Las primeras damas son objeto de una observación distinta mientras secunden y se escondan en la autoridad ajena. En cambio, las que ostentan el poder son blanco de burlas frecuentemente de tipo sexual.
El costo de asomar la cabeza por la ventana de la casa al espacio de la escena política supone, de antemano, aceptar las etiquetas. Tal ha sido el caso de la candidata a gobernador de California, Meg Whitman, cuando un asesor del candidato demócrata Jerry Brown sugirió llamarla “ramera” (What about saying she’s a whore?), lo que Brown aprobaría con el fin de ganar apoyos electorales (Well, I’m going to use that). Mientras una candidata o funcionaria frecuentemente se ve expuesta al acecho de la crítica en razón de su vida privada, las primeras damas (esposas institucionales de los gobernantes) parecen protegidas, como época romana, por la coraza del matrimonio.
La protección de un gobernador-esposo puede explicar las licencias que una Margarita Cedeño, mujer del presidente de República Dominicana, pueda darse para discutir en la red social de twitter sobre las políticas de la presidencia. Aun bajo la crítica, Cedeño está protegida por una política pública que de ella no depende.
En el norte americano, el implícito respaldo de Bill Clinton a su esposa ha catapultado su carrera. Como miembros de este círculo autorizado por la inercia, las primeras damas corrigen sus errores mediante la diplomacia. La felicitación políticamente correcta de Hillary Clinton, después de hablar de la similitud de México con la Colombia de los ochenta, le trajo la dispensa y enseguida se dejó de hablar de su anterior crítica.
A la primera dama mexicana, Margarita Zavala, su aire maternal como presidenta del DIF le acarreó una ridiculización no obstante bastante llevadera (la “Miss” de Milenio TV); en otro momento, recibió una acusación muy común en el marco de la pugna de partidos. En el balance de lo cualitativo, las primeras damas no suelen ser vilipendiadas con argumentos externos al círculo de su marido, mientras que las independientes, como el caso de Whitman o de Sarah Palin, ex modelo y política republicana, lo padecen.

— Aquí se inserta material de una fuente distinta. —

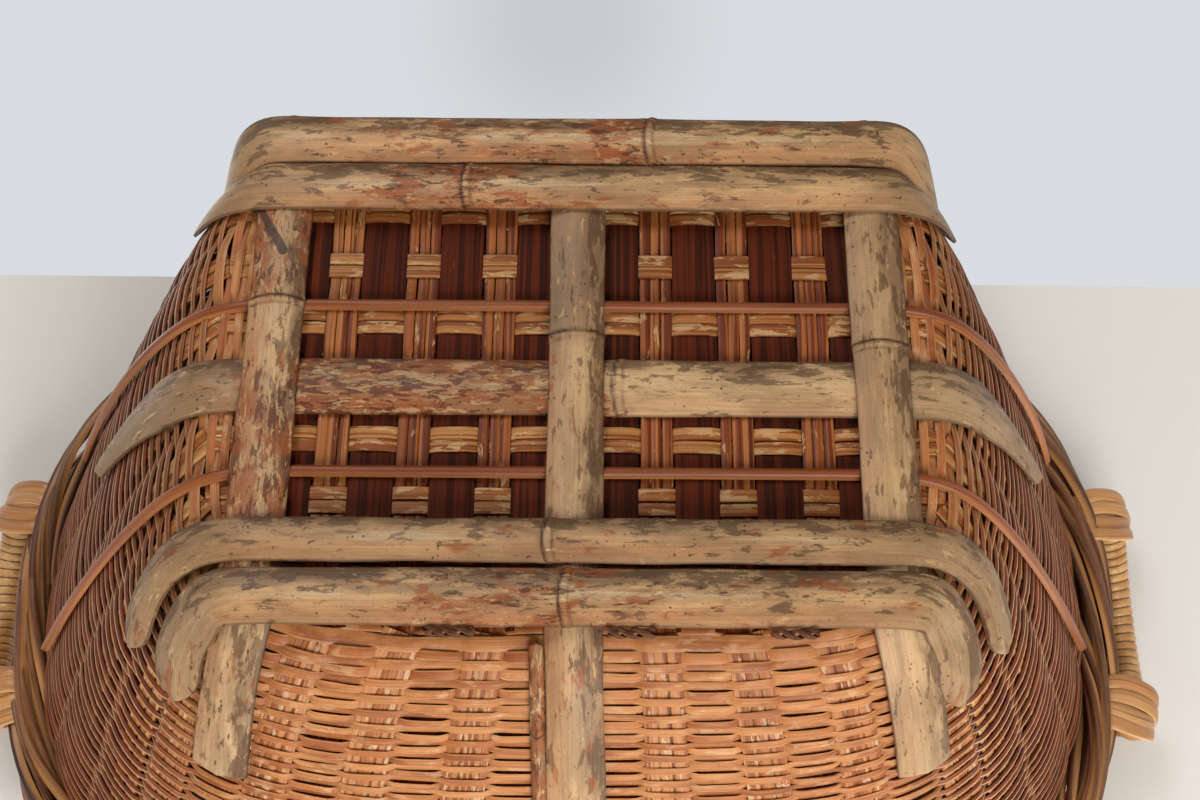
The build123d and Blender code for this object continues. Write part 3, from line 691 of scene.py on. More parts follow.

En las tretas de la lengua, todavía se distingue al hombre público (honorable, al menos hace décadas) y a la mujer pública (prostituta). En ese sentido, una primera dama nunca será una “mujer pública” y, aunque el sentido común tampoco permita asignarlo a una candidata o funcionaria, el imaginario patriarcal sí nos lo permite.
Aun Michelle Bachelet, política célebre, influyente y ex presidenta de Chile (2006-2010), recibió de su sucesor una dura crítica acompañada de una frase disminuyente, “una mujer con muy buenas intenciones y que tiene muchas cualidades”. Sus buenas intenciones parecen devolverla a su casa.
Las ideas de la filósofa Sylviane Agacinski, esposa del ex primer ministro francés Lionel Jospin (1997-2002) y ex candidato a la presidencia, resultan clave para distinguir la comprensión que prevalece acerca de la “diferencia entre los sexos”, así como la distancia entre una posición de autonomía y la defensa de la “feminidad transformadora del poder” que Agancinski abandera. Una crónica de la polémica en este ámbito de ideas y el rol público de las mujeres puede revisarse en el testimonio de la feminista e historiadora Michelle Perrot.
En resumen: las primeras damas son objeto de una observación distinta mientras secunden y se escondan en la autoridad ajena. En cambio, las que ostentan el poder son blanco de burlas frecuentemente de tipo sexual, como modo estereotípico de ofensa a las mujeres y agravio proveniente de un machismo instalado en la repartición del mando según el género.